Recently, the ASTER price trend has shown a clear weakening, and large whale sell-offs have further amplified the downward pressure in the market. On December 17th, a large address sold approximately 3 million ASTER tokens at once, worth about $2.33 million, ultimately locking in a loss of around $667,000. Notably, this address had been heavily buying near $0.78 two weeks ago. The short-term strategy shift reflects a significant decline in large capital’s confidence in the short-term trend.

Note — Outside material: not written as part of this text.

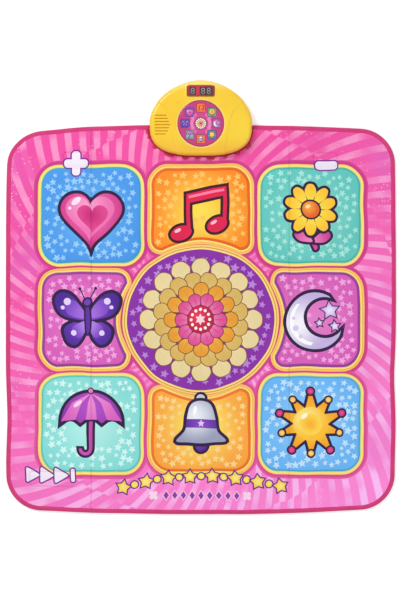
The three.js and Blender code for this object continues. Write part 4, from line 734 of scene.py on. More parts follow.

Against the backdrop of weakening demand, ASTER broke through previous key support levels, and the accelerating sell-off quickly shifted market sentiment to caution. The continuous exit of whales not only reinforced bearish expectations but also raised doubts about the sustainability of a short-term rebound.
From a technical perspective, ASTER’s price remains within a clear downtrend channel, with a dominant bearish trend. Currently, the price hovers around $0.76, having broken below the key Fibonacci extension level of $0.836. Technically, the downside targets for sellers are sequentially $0.741, $0.646, and $0.588. The MACD indicator remains below the zero line, indicating weak momentum and limited room for a rebound.

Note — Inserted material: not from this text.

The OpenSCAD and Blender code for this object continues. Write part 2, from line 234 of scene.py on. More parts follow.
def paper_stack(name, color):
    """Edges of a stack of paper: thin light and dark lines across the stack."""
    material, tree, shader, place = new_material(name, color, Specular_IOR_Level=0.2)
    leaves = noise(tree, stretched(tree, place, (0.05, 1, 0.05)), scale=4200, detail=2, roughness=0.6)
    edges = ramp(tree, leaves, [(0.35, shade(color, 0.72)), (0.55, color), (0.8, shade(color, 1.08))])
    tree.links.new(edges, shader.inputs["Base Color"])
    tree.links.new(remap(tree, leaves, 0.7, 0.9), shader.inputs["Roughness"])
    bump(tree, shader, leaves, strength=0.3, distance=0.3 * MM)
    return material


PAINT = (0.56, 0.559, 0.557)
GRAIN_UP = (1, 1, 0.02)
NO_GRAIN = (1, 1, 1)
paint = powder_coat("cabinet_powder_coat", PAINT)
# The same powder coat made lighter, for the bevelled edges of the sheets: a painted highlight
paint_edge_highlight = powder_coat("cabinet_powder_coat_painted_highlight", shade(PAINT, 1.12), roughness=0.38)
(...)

Derivatives data also remains bearish. ASTER’s open interest has decreased by approximately 3.9%, down to $421 million, indicating traders are reducing their exposure amid high uncertainty rather than increasing positions against the trend. The decline in open interest generally suggests market deleveraging, which reduces the risk of sharp volatility but also reflects overall participation and confidence are lacking.
In terms of position structure, the short position ratio has risen above 58%, while the long position ratio is less than 42%, indicating a clear bearish market sentiment. Liquidation data also shows that long liquidations significantly exceed short liquidations, suggesting that attempts to buy the dip are frequently frustrated, while the short trend remains relatively orderly.
Overall, the combination of whale reduction, weakening technical patterns, declining open interest, and a market structure dominated by shorts points to continued short-term downside pressure for ASTER. Until clear accumulation signals or trend reversals appear, the risk of further testing the $0.65 and even $0.60 levels remains.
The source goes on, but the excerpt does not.